> _What you are asked to do_: Return exactly the listing's lines, from its first line to the line holding "V = FreeCAD.Vector", ends included.

> _Materials provided_:

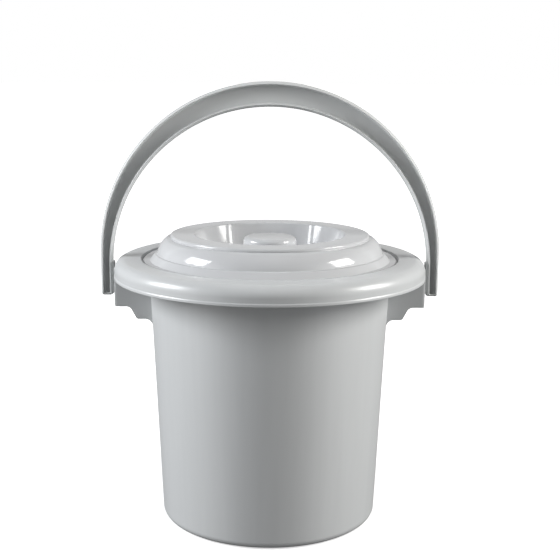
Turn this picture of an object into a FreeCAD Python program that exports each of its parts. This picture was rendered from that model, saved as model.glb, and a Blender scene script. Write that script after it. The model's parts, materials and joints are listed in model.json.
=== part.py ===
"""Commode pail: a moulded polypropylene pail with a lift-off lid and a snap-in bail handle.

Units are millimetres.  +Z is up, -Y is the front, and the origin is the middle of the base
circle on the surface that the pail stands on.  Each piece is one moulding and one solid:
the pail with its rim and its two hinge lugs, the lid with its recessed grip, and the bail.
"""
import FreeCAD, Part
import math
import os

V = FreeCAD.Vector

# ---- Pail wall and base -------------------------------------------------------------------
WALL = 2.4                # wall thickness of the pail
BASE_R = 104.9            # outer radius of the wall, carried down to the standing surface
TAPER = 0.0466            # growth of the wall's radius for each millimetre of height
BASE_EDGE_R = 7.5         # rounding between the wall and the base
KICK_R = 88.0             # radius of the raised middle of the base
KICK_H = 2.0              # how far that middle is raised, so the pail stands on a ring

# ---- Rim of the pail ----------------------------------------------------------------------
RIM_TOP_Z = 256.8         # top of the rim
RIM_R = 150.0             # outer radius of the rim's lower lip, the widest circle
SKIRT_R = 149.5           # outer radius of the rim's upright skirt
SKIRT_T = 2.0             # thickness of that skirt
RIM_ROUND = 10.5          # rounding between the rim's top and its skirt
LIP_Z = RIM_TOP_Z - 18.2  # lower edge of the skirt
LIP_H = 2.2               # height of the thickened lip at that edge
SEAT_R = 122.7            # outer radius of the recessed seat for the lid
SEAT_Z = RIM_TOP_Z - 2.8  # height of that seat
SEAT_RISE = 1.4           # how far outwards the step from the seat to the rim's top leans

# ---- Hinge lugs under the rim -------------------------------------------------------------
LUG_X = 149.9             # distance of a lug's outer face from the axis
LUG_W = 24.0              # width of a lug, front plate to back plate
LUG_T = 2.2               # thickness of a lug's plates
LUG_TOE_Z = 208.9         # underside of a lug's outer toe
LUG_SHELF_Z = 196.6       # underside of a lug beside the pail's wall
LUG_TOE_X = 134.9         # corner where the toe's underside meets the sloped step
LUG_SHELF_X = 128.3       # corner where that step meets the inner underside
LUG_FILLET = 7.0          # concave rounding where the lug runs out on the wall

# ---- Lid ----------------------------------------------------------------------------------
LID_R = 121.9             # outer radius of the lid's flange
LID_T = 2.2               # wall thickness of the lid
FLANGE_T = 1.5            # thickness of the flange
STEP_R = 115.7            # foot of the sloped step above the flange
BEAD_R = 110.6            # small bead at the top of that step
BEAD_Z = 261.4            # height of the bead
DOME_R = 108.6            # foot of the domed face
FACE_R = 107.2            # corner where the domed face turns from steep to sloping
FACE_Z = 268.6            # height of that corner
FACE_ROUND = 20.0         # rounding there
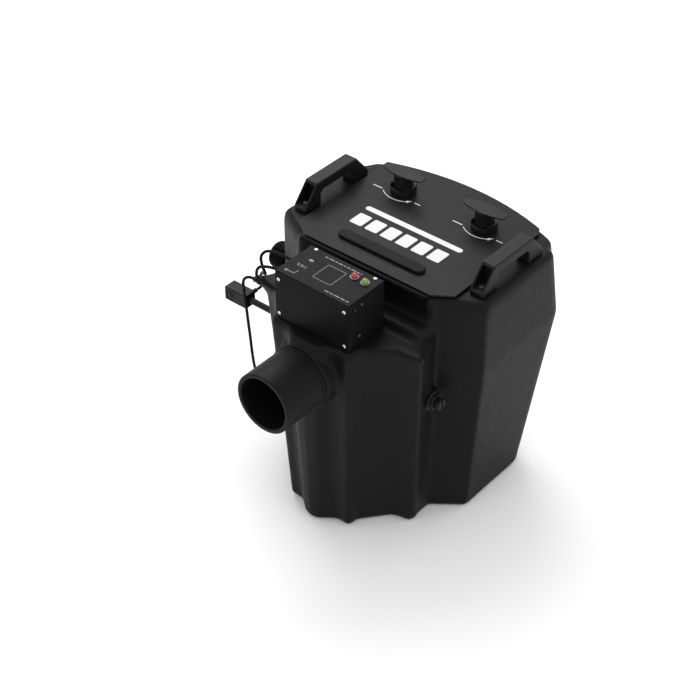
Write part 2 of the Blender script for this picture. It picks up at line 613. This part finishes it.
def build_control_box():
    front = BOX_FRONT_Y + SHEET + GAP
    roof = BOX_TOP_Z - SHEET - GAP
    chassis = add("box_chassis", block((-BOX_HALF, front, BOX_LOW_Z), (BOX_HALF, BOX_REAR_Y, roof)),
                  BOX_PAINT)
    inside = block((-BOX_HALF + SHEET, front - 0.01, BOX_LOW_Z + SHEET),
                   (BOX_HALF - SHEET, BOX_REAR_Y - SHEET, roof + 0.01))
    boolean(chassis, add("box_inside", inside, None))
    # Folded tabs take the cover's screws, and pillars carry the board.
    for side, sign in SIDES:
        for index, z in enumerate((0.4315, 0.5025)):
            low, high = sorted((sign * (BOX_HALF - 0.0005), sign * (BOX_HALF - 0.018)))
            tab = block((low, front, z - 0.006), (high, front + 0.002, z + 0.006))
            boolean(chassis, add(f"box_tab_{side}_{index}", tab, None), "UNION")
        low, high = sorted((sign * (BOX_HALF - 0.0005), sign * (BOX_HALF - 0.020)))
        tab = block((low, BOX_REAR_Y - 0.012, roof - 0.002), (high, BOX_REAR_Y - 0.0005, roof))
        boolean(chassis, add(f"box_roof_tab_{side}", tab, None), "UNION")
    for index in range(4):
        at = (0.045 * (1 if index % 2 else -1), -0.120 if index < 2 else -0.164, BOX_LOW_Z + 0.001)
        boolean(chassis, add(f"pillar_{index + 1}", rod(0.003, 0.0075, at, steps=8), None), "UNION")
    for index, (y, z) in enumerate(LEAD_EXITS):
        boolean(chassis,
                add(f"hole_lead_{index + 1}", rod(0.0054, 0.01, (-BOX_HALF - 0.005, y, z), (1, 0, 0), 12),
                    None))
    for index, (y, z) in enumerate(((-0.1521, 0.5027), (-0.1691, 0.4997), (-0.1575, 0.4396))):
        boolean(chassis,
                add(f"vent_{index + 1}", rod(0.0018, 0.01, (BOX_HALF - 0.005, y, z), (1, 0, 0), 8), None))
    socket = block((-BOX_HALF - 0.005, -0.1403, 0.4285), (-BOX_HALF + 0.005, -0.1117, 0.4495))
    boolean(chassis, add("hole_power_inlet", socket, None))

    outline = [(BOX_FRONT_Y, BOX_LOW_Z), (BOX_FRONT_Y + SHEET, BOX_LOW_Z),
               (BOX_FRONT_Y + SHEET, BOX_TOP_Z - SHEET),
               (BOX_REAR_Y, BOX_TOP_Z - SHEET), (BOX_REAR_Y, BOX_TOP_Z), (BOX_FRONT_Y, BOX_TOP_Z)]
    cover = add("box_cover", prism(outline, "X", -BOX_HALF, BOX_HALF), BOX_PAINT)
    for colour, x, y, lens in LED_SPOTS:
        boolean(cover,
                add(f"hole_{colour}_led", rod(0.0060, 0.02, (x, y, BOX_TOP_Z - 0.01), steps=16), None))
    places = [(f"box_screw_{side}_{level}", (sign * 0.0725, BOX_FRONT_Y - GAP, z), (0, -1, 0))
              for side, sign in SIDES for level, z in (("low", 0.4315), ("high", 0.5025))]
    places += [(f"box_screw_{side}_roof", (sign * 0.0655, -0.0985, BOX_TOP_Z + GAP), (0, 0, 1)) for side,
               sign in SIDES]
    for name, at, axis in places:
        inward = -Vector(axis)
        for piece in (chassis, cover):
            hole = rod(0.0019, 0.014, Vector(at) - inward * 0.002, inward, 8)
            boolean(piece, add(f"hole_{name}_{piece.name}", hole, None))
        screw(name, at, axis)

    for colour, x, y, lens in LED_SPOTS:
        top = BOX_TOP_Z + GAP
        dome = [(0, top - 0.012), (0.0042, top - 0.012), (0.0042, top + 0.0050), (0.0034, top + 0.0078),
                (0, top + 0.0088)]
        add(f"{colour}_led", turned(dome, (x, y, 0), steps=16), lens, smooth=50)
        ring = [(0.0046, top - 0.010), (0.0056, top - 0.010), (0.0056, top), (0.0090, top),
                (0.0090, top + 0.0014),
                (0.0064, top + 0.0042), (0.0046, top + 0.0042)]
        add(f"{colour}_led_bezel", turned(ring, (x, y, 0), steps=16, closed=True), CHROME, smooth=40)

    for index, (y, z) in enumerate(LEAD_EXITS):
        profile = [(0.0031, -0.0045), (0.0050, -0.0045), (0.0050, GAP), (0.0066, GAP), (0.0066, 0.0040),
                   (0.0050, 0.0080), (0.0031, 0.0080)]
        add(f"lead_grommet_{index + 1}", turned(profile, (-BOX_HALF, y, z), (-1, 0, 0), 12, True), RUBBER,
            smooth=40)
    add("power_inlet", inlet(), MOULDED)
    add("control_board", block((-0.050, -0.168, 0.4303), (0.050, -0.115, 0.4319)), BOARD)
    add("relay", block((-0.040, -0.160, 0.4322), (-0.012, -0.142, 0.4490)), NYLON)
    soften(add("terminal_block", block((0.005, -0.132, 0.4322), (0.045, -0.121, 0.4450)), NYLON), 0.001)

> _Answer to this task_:
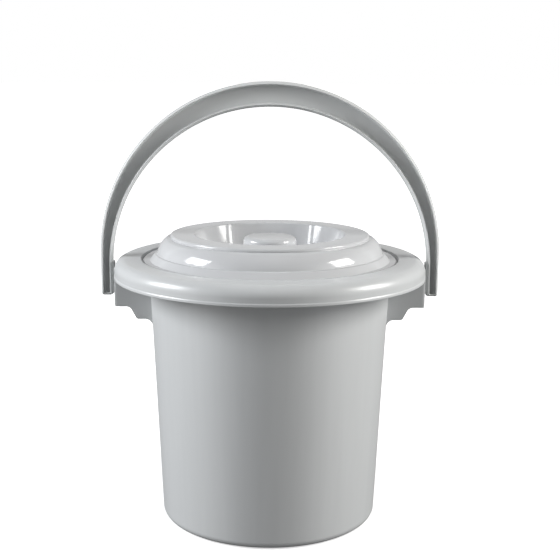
Turn this picture of an object into a FreeCAD Python program that exports each of its parts. This picture was rendered from that model, saved as model.glb, and a Blender scene script. Write that script after it. The model's parts, materials and joints are listed in model.json.
=== part.py ===
"""Commode pail: a moulded polypropylene pail with a lift-off lid and a snap-in bail handle.

Units are millimetres.  +Z is up, -Y is the front, and the origin is the middle of the base
circle on the surface that the pail stands on.  Each piece is one moulding and one solid:
the pail with its rim and its two hinge lugs, the lid with its recessed grip, and the bail.
"""
import FreeCAD, Part
import math
import os

V = FreeCAD.Vector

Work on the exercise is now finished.